La Belgique, un marché 'très attractif'

Une autre spécificité du marché belge est de compter un nombre particulièrement élevé de supermarchés physiques par habitant. Au point de freiner l’essor de leurs équivalents en ligne ? "Non, pas à notre avis", estime Tom Peeters. "La densité des supermarchés est élevée dans tous les pays d’Europe occidentale. Il y a des parts de marché disponibles pour les acteurs qui proposent des prix, une qualité et un service de qualité.." Avec simultanément jusqu’à neuf retailers alimentaires online actifs en Belgique au début de 2023, la concurrence en ligne se serait-elle trop exacerbée ? "À mon sens, pas spécialement. D’ailleurs, ce n’est pas nécessairement négatif d’avoir de la concurrence sur le marché.», avance Stéphane Ronse. Ou bien alors, le marché belge ne serait-il pas tout simplement trop petit ? "Je suis convaincu que le marché est assez grand", poursuit le CEO de Smartmat. "Et au sein de ce marché, il y a de la place pour avoir différentes propositions : des enseignes qui se concentrent sur les prix bas, d’autres qui se concentrent sur les produits locaux, etc. Comme on le voit sur le marché physique, il y a différentes propositions qui couvrent l’ensemble du marché, avec certaines propositions qui s’adressent à des parties plus petites de ce marché. Je suis convaincu qu’à terme, le marché en ligne sera aussi varié et comptera autant de propositions différentes que le marché physique. Selon moi, il ne s’agit absolument pas d’un secteur du type ‘the winner takes it all’. Seulement il faut de l’échelle pour obtenir un business model rentable. Toute la question est de savoir combien de temps cela prendra pour atteindre l’échelle nécessaire…" Et Tom Peeters d’enchaîner : "Nous voyons en la Belgique un marché très attractif. Plus de 30 milliards d’euros y sont dépensés chaque année en produits alimentaires. Le passage à l’achat en ligne se fait clairement dès qu’un fournisseur propose un produit, un prix et un service de qualité. C’est le cas dans toutes les catégories de produits. C’est ce que nous constatons aux Pays-Bas comme en Belgique. Le client flamand achète même des paniers un peu plus importants que son alter ego néerlandais, il est aussi un peu plus fidèle."

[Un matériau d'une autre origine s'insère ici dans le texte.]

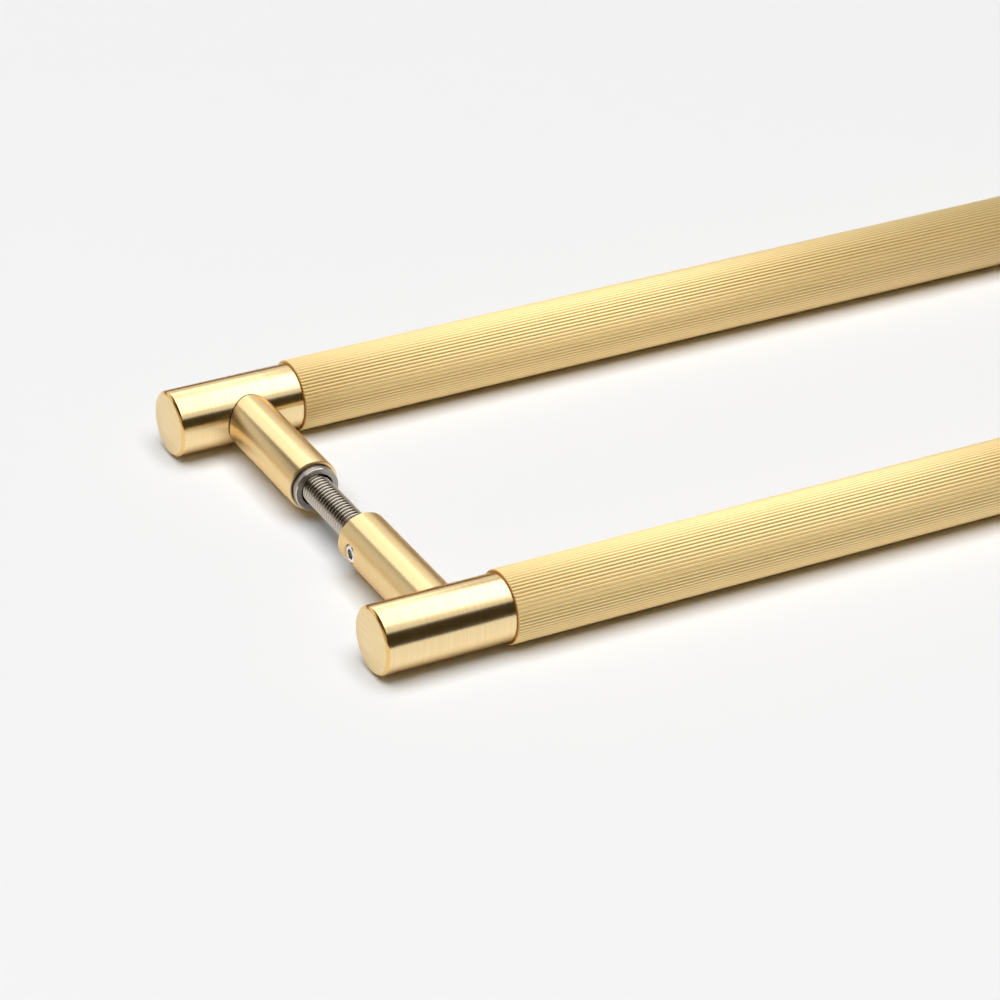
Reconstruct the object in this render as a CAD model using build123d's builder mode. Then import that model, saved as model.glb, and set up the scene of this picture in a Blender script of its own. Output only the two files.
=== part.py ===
from build123d import *
import math
import os

# A back-to-back door pull: two bars for the two faces of one door, joined by threaded rods.
# It lies on its grips, as on a table. The bars run along X, the posts and rods along Y, and Z is up.
# The near bar is at -Y and the far bar at +Y. The origin is on the table, in the middle of the pull.

# Layout
post_centres = 300.0  # between the two post axes of one bar
end_overhang = 20.0  # from a post's axis to the bar's end face
door_reach = 44.2  # from a bar's axis to the door face of its posts
door_gap = 27.6  # between the door faces of the near and the far posts

# End fittings, turned brass
fitting_diameter = 17.5
fitting_length = 35.0  # from the end face to the grip
fitting_chamfer = 0.65
seam_chamfer = 0.2  # edge break beside the grip
spigot_length = 16.0
spigot_chamfer = 0.8

# Grips, brass tube with straight ribs
grip_diameter = 19.0  # over the ribs
grip_bore = 12.0
rib_count = 64
rib_depth = 0.35
crest_width = 0.25
spigot_clearance = 0.05

# Posts, turned brass
post_diameter = 13.8
post_edge_chamfer = 0.35
saddle_clearance = 0.05

# Hidden studs between the fittings and the posts, M6
stud_diameter = 6.0
stud_in_fitting = 9.0
stud_in_post = 10.0
stud_chamfer = 0.6
stud_end_gap = 0.3
thread_clearance = 0.05

# Threaded rods through the door, M8
rod_diameter = 7.9  # over the crests of the thread
rod_embed = 16.0  # length inside each post
rod_chamfer = 0.8
rod_end_gap = 1.0
slide_clearance = 0.1  # between a rod and the bore of a near post

# Threaded inserts in the far posts, stainless steel
insert_diameter = 12.0
insert_length = 13.0
insert_stand = 2.4  # length that stands out of the post
insert_chamfer = 0.3
insert_mouth_diameter = 8.8
insert_mouth_depth = 3.0
insert_clearance = 0.02

# Grub screws in the near posts, M5
grub_diameter = 5.0
grub_setback = 6.4  # from the post's door face to the screw's axis
grub_recess = 0.3  # from the post's outermost line down to the screw's face
grub_chamfer = 0.4
grub_socket_width = 2.5  # across flats
grub_socket_depth = 1.5
grub_seat_clearance = 0.05

# Places that follow from the sizes above
bar_length = post_centres + 2 * end_overhang
grip_length = bar_length - 2 * fitting_length
axis_height = max(grip_diameter, fitting_diameter) / 2
bar_offset = door_reach + door_gap / 2


def bar_section(x, door_dir, facing):
    """Plane across a bar at x. door_dir is 1 for the near bar and -1 for the far bar."""
    return Plane(origin=(x, -door_dir * bar_offset, axis_height), x_dir=(0, 1, 0), z_dir=(facing, 0, 0))


def post_section(end, door_dir, reach):
    """Plane across a post, a given reach from its bar's axis, facing the door."""
    centre = (end * post_centres / 2, door_dir * (reach - bar_offset), axis_height)
    return Plane(origin=centre, x_dir=(1, 0, 0), z_dir=(0, door_dir, 0))


def rib_outline():
    """Corners of the grip's section: flat crests with a sharp groove after each, from the lowest crest round."""
    pitch = 2 * math.pi / rib_count
    crest_radius = grip_diameter / 2
    groove_radius = crest_radius - rib_depth
    corners = []
    for rib in range(rib_count):
        turn = rib * pitch - math.pi / 2
        crest_x, crest_y = crest_radius * math.cos(turn), crest_radius * math.sin(turn)
        side_x, side_y = crest_width / 2 * math.sin(turn), crest_width / 2 * math.cos(turn)
        groove = turn + pitch / 2
        corners.append((crest_x + side_x, crest_y - side_y))
        corners.append((crest_x - side_x, crest_y + side_y))
        corners.append((groove_radius * math.cos(groove), groove_radius * math.sin(groove)))
    return corners


def grip_tube(door_dir):
    with BuildPart() as grip:
        with BuildSketch(bar_section(-grip_length / 2, door_dir, 1)):
            with BuildLine():
                Polyline(*rib_outline(), close=True)
            make_face()
            Circle(grip_bore / 2, mode=Mode.SUBTRACT)
        extrude(amount=grip_length)
    return grip


def end_fitting(end, door_dir):
    end_face = bar_section(end * bar_length / 2, door_dir, -end)
    with BuildPart() as fitting:
        with BuildSketch(end_face):
            Circle(fitting_diameter / 2)
        extrude(amount=fitting_length)
        faces = fitting.faces().sort_by(Axis.X, reverse=end > 0)
        chamfer(faces[0].edges(), fitting_chamfer)
        chamfer(faces[-1].edges(), seam_chamfer)
        with BuildSketch(end_face.offset(fitting_length)):
            Circle(grip_bore / 2 - spigot_clearance)
        extrude(amount=spigot_length)
        chamfer(fitting.faces().sort_by(Axis.X, reverse=end > 0)[-1].edges(), spigot_chamfer)
        with BuildSketch(post_section(end, door_dir, fitting_diameter / 2)):
            Circle(stud_diameter / 2 + thread_clearance)
        extrude(amount=-(stud_in_fitting + stud_end_gap), mode=Mode.SUBTRACT)
    return fitting


def post_blank(end, door_dir, rod_bore):
    """A post with its saddle, its stud hole and the bore for the rod."""
    with BuildPart() as blank:
        with BuildSketch(post_section(end, door_dir, 0)):
            Circle(post_diameter / 2)
        extrude(amount=door_reach)
        chamfer(blank.faces().sort_by(Axis.Y, reverse=door_dir > 0)[0].edges(), post_edge_chamfer)
        with BuildSketch(bar_section(end * post_centres / 2, door_dir, 1)):
            Circle(fitting_diameter / 2 + saddle_clearance)
        extrude(amount=post_diameter, both=True, mode=Mode.SUBTRACT)
        with BuildSketch(post_section(end, door_dir, 0)):
            Circle(stud_diameter / 2 + thread_clearance)
        extrude(amount=fitting_diameter / 2 + stud_in_post + stud_end_gap, mode=Mode.SUBTRACT)
        with BuildSketch(post_section(end, door_dir, door_reach)):
            Circle(rod_bore / 2)
        extrude(amount=-(rod_embed + rod_end_gap), mode=Mode.SUBTRACT)
    return blank


def near_post(end):
    blank = post_blank(end, 1, rod_diameter + 2 * slide_clearance)
    with BuildPart() as post:
        add(blank.part)
        with BuildSketch(grub_section(end, 0)):
            Circle(grub_diameter / 2 + thread_clearance)
        extrude(amount=post_diameter, mode=Mode.SUBTRACT)
    return post


def far_post(end):
    blank = post_blank(end, -1, rod_diameter + 2 * thread_clearance)
    with BuildPart() as post:
        add(blank.part)
        with BuildSketch(post_section(end, -1, door_reach)):
            Circle(insert_diameter / 2 + insert_clearance)
        extrude(amount=-(insert_length - insert_stand), mode=Mode.SUBTRACT)
    return post


def post_stud(end, door_dir):
    with BuildPart() as stud:
        with BuildSketch(post_section(end, door_dir, fitting_diameter / 2 - stud_in_fitting)):
            Circle(stud_diameter / 2)
        extrude(amount=stud_in_fitting + stud_in_post)
        chamfer(stud.edges(), stud_chamfer)
    return stud


def grub_section(end, distance):
    """Plane across a grub screw, a given distance outwards from the post's axis."""
    centre = (end * (post_centres / 2 + distance), -door_gap / 2 - grub_setback, axis_height)
    return Plane(origin=centre, x_dir=(0, 1, 0), z_dir=(end, 0, 0))


def grub_screw(end):
    inner = rod_diameter / 2 + grub_seat_clearance
    outer = post_diameter / 2 - grub_recess
    with BuildPart() as grub:
        with BuildSketch(grub_section(end, inner)):
            Circle(grub_diameter / 2)
        extrude(amount=outer - inner)
        chamfer(grub.edges().filter_by(GeomType.CIRCLE), grub_chamfer)
        with BuildSketch(grub_section(end, outer)):
            RegularPolygon(grub_socket_width / 2, 6, major_radius=False)
        extrude(amount=-grub_socket_depth, mode=Mode.SUBTRACT)
    return grub


def threaded_insert(end):
    front = post_section(end, -1, door_reach + insert_stand)
    with BuildPart() as insert:
        with BuildSketch(front):
            Circle(insert_diameter / 2)
        extrude(amount=-insert_length)
        chamfer(insert.edges().filter_by(GeomType.CIRCLE), insert_chamfer)
        with BuildSketch(front):
            Circle(rod_diameter / 2 + thread_clearance)
        extrude(amount=-insert_length, mode=Mode.SUBTRACT)
        with BuildSketch(front):
            Circle(insert_mouth_diameter / 2)
        extrude(amount=-insert_mouth_depth, mode=Mode.SUBTRACT)
    return insert


def threaded_rod(end):
    with BuildPart() as rod:
        with BuildSketch(post_section(end, 1, door_reach - rod_embed)):
            Circle(rod_diameter / 2)
        extrude(amount=door_gap + 2 * rod_embed)
        chamfer(rod.edges().filter_by(GeomType.CIRCLE), rod_chamfer)
    return rod


ends = {"left": -1, "right": 1}
bars = {"near": 1, "far": -1}
pieces = {}
for bar, door_dir in bars.items():
    pieces[f"{bar}_grip_tube"] = grip_tube(door_dir)
    for side, end in ends.items():
        pieces[f"{bar}_{side}_end_fitting"] = end_fitting(end, door_dir)
        pieces[f"{bar}_{side}_post_stud"] = post_stud(end, door_dir)
for side, end in ends.items():
    pieces[f"near_{side}_post"] = near_post(end)
    pieces[f"near_{side}_grub_screw"] = grub_screw(end)
    pieces[f"far_{side}_post"] = far_post(end)
    pieces[f"far_{side}_threaded_insert"] = threaded_insert(end)
    pieces[f"{side}_threaded_rod"] = threaded_rod(end)

os.makedirs("parts", exist_ok=True)
for name, piece in pieces.items():
    piece.part.label = name
    export_step(piece.part, f"parts/{name}.step")
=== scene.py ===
import bmesh
import bpy
import math
from mathutils import Matrix, Quaternion, Vector


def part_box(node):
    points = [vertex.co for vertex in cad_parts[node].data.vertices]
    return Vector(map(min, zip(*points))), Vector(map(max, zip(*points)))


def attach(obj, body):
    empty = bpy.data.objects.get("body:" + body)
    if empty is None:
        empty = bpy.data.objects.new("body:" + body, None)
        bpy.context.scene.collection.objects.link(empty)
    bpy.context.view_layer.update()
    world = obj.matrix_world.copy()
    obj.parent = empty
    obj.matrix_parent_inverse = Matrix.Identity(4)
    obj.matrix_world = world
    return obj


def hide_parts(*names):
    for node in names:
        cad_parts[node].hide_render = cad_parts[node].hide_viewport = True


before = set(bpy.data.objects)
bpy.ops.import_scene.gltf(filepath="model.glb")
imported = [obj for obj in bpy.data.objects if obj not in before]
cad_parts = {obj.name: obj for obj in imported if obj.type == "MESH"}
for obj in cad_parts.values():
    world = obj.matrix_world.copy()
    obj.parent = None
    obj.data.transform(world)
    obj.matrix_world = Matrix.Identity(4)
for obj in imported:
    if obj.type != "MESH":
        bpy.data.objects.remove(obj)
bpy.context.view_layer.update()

# Grips
# Each grip is a thick brass tube with 64 straight ribs rolled along it, satin finished. The ribs are
# round on top and meet in narrow grooves. The spigots of the bar's two end fittings hold the grip.
mm = 0.001
ribs = 64
rib_steps = 10
rib_drops = (0.0, 0.01, 0.04, 0.09, 0.16, 0.26, 0.16, 0.09, 0.04, 0.01)  # mm below the crest
rib_end_length = 0.12 * mm
rib_end_radius = 9.2 * mm
grip_bore = 6.0 * mm
grip_colour = "#ffeaa6"
# The second colour is painted shade, mixed in towards the bottom of the grooves.
groove_shade_colour = "#e3a444"


def linear(code):
    """Turns an sRGB hex colour into linear red, green, blue and alpha."""
    channels = [int(code[i:i + 2], 16) / 255 for i in (1, 3, 5)]
    return [c / 12.92 if c <= 0.04045 else ((c + 0.055) / 1.055) ** 2.4 for c in channels] + [1.0]


def add_node(tree, kind, sockets=None, **settings):
    """Adds a node with its settings, and sets or links its input sockets."""
    node = tree.nodes.new(kind)
    for name, value in settings.items():
        setattr(node, name, value)
    for name, value in (sockets or {}).items():
        if isinstance(value, bpy.types.NodeSocket):
            tree.links.new(value, node.inputs[name])
        else:
            node.inputs[name].default_value = value
    return node


def new_material(name):
    material = bpy.data.materials.new(name)
    material.use_nodes = True
    material.node_tree.nodes.clear()
    return material, material.node_tree


def close_material(tree, surface):
    add_node(tree, "ShaderNodeOutputMaterial", {"Surface": surface.outputs["BSDF"]})


def add_piece(name, bm, materials, node):
    """Makes a finished bmesh a piece that stands for a CAD node."""
    mesh = bpy.data.meshes.new(name)
    bm.to_mesh(mesh)
    bm.free()
    piece = bpy.data.objects.new(name, mesh)
    bpy.context.scene.collection.objects.link(piece)
    for material in materials:
        mesh.materials.append(material)
    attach(piece, "root")
    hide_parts(node)


def next_ring(bm, ring, place):
    """Extrudes a ring of edges and puts each new vertex where place says."""
    made = bmesh.ops.extrude_edge_only(bm, edges=ring)["geom"]
    for vert in (g for g in made if isinstance(g, bmesh.types.BMVert)):
        vert.co = place(vert.co)
    return [g for g in made if isinstance(g, bmesh.types.BMEdge)]


# Rolled brass with a satin finish under clear lacquer: the ribs catch the light as pale lines on a warm
# ground, and the lacquer makes them paler where they turn away. Towards the bottom of the grooves the
# colour is painted darker and more orange, as painted shade between the ribs. The matt grain scatters
# part of the light, so the surface is only partly metallic. The grain is drawn 0.7 mm wide and 17 mm
# long, coarser than the real one, to show.
rolled_brass, tree = new_material("rolled_satin_brass")
coords = add_node(tree, "ShaderNodeTexCoord")
stretched = add_node(tree, "ShaderNodeMapping", {
    "Vector": coords.outputs["Object"], "Scale": (60, 1500, 1500)})
grain = add_node(tree, "ShaderNodeTexNoise", {
    "Vector": stretched.outputs["Vector"], "Scale": 1.0, "Detail": 3.0})
rough = add_node(tree, "ShaderNodeMapRange", {
    "Value": grain.outputs["Fac"], "To Min": 0.46, "To Max": 0.54})
# Painted shade: the depth stored on the mesh mixes the darker colour into the grooves.
groove_shade = add_node(tree, "ShaderNodeAttribute", attribute_name="groove_shade")
colour = add_node(tree, "ShaderNodeMix", {
    "Factor": groove_shade.outputs["Fac"], 6: linear(grip_colour), 7: linear(groove_shade_colour)}, data_type="RGBA")
surface = add_node(tree, "ShaderNodeBsdfPrincipled", {
    "Base Color": colour.outputs[2], "Metallic": 0.6, "Roughness": rough.outputs["Result"],
    "Coat Weight": 1.0, "Coat Roughness": 0.35, "Coat IOR": 1.7})
close_material(tree, surface)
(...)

L’e-grocery est intrinsèquement une affaire de convenience. Or si l’on observe les tendances et les nouveaux business, on constate que le maître-mot est presque toujours le même : convenience.
Stéphane Ronse
CEO DE SMARTMAT

"Les achats en ligne ne disparaîtront pas"

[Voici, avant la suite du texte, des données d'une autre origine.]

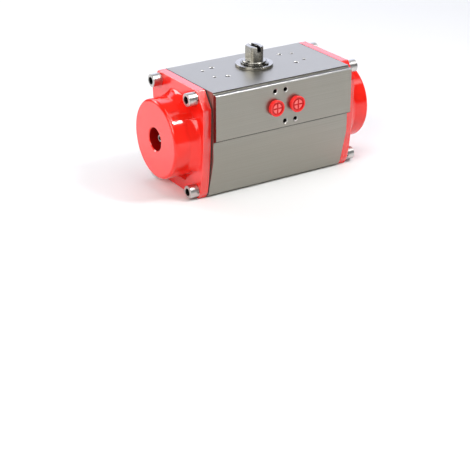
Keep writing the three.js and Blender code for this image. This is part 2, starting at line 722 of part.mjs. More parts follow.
function addSide(side, turn) {
  const group = new THREE.Group();
  group.rotation.z = turn;
  const add = (name, solid, material) => group.add(meshOf(`${name}_${side}`, solid, material));
  add("end_cap", makeEndCap(), finishes.redCoat);
  add("gasket", makeGasket(), finishes.rubber);
  capScrewPlaces.forEach((place, i) => {
    group.add(meshOf(`cap_screw_${side}_${i + 1}`, makeCapScrew(place), finishes.stainless));
    group.add(meshOf(`lock_washer_${side}_${i + 1}`, makeLockWasher(place), finishes.stainless));
  });
  add("stop_screw", makeStopScrew(), finishes.stainless);
  add("stop_nut", makeStopNut(), finishes.stainless);
  add("piston", makePiston(), finishes.castAluminium);
  add("piston_seal", pistonRing(SEAL_GROOVE, SEAL_RADIUS), finishes.rubber);
  add("piston_guide_ring", pistonRing(GUIDE_GROOVE, GUIDE_RADIUS), finishes.whitePlastic);
  add("rack_guide_pad", makeGuidePad(), finishes.whitePlastic);
  add("outer_spring", makeSpring(OUTER_SPRING), finishes.springSteel);
  add("inner_spring", makeSpring(INNER_SPRING), finishes.springSteel);
  actuator.add(group);
}

actuator.add(meshOf("body", makeBody(), finishes.aluminium));
addSide("right", 0);
addSide("left", Math.PI);

actuator.add(
  meshOf("pinion", makePinion(), finishes.steel),
  meshOf("circlip", makeCirclip(), finishes.steel),
  meshOf("top_disc", runningRing(UPPER_JOURNAL, DISC, MANY), finishes.steel),
  meshOf("thrust_ring", runningRing(UPPER_JOURNAL, THRUST_RING), finishes.whitePlastic),
  meshOf("upper_bush", runningRing(UPPER_JOURNAL, UPPER_BUSH), finishes.whitePlastic),
  meshOf("upper_seal", runningRing(UPPER_JOURNAL, UPPER_SEAL), finishes.rubber),
  meshOf("lower_bush", runningRing(LOWER_JOURNAL, LOWER_BUSH), finishes.whitePlastic),
  meshOf("lower_seal", runningRing(LOWER_JOURNAL, LOWER_SEAL), finishes.rubber),
);
actuator.add(
  meshOf("port_plug_a", makePlug(-PORT_SPACING / 2), finishes.redPlastic),
  meshOf("port_plug_b", makePlug(PORT_SPACING / 2), finishes.redPlastic),
);

export default actuator;
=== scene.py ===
"""The looks of a rack-and-pinion pneumatic actuator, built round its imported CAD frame.

Pieces are modelled in millimetres, from sizes that the frame gives and others that follow the
CAD source or the photo, and turned into metres when they are put in place. What is alike at both ends is built for the +X end, and turned half round
the drive shaft for the other."""
import math

import bmesh
import bpy
from mathutils import Matrix, Vector


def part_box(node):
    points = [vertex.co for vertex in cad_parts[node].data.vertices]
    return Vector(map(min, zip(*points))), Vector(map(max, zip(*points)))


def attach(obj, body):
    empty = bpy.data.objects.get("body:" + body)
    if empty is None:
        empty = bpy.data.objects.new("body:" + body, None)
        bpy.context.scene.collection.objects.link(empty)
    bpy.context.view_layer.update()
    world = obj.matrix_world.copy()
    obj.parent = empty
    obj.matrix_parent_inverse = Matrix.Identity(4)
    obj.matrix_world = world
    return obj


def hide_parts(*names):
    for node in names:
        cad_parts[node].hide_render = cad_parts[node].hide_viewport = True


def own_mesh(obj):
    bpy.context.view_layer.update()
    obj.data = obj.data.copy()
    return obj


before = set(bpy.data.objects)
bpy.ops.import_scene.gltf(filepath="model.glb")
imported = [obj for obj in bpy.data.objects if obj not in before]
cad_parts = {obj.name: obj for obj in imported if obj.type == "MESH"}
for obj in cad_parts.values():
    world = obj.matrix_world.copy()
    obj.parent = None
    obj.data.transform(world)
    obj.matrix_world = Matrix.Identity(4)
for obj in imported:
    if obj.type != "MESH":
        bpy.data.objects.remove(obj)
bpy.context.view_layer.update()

MM = 0.001
SIDES = 96  # of a large turned piece
MOST_MATERIALS = 4  # of one piece
# Where a piece's list of materials holds the one for each kind of face. Its skin comes first.
SKIN = 0
# PAINTED_SHADE_FACE marks faces coloured dark as painted shade: hole walls, the shaft's slot and a few
# edge lines.
MILLED_EDGE, PAINTED_SHADE_FACE, PAD_END = 1, 2, 3  # on the housing and the drive shaft
CAP_SIDE, CAP_RECESS = 1, 2
# Faces in and round a screw's socket take painted shade.
SOCKET_SHADE_FACE = 1  # on screws
PLUG_SUNK, PLUG_PAD = 1, 2
HALF_TURN = Matrix.Rotation(math.pi, 4, "Z")
ENDS = ("right", "left")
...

Armé de telles convictions, il n’est pas étonnant de voir le fondateur de Crisp afficher un profond optimisme pour l’avenir de son enseigne et du secteur dans son ensemble, y compris dans notre pays. "Internet et les achats en ligne ne disparaîtront pas de la Belgique. Ils gagnent en importance, cela ne fait aucun doute sur le marché. Les acteurs qui disposent d’un bon produit et d’un business model sain se développeront. Cela vaut d’ailleurs pour les acteurs on- et offline. Au cours des dix prochaines années, le marché hors ligne connaîtra lui aussi une évolution majeure. La transition a déjà commencé et peut être clairement observée sur le marché et dans l’actualité. Les acteurs traditionnels et les nouveaux joueurs devront deviner avec justesse quelle est la valeur ajoutée de leur produit. S’ils n’y parviennent pas, leur modèle disparaîtra du marché." Pour Stéphane Ronse aussi, il ne fait aucun doute que l’e-grocery a définitivement un futur en Belgique. "Mais comme pour n’importe quel business, il faut une proposition claire et une différenciation par rapport à ses concurrents." Et le patron de Smartmat d’ajouter un autre bémol : "À mon sens, il est très difficile à l’heure actuelle d’être rentable en tant qu’e-commerçant spécialisé dans l’épicerie, tout en proposant une zone de livraison à l’échelle nationale. C’est possible en se positionnant comme une initiative très locale, mais pas en livrant partout en Belgique. Pour atteindre la rentabilité, il faut impérativement une échelle et une drop density très élevées, et c’est ce qui constitue le principal challenge aujourd’hui. C’est par contre ce que nous sommes parvenus à atteindre avec notre business principal, Foodbag fournissant désormais 12.000 foyers par semaine en Belgique." Et Tom Peeters de conclure : "Il existe de nombreux exemples concrets d’acteurs en ligne qui sont parvenus à créer des entreprises saines et rentables : Zalando pour la mode, Coolblue pour l’électronique… Et dans d’autres pays, il existe déjà des supermarchés 100 % online qui sont rentables : Ocado au Royaume-Uni, Nemlig au Danemark, Coupang en Corée du Sud… Le fait que Crisp dispose d’une application n’est pas unique, c’est la façon dont l’ensemble de notre chaîne est organisée qui fait la différence."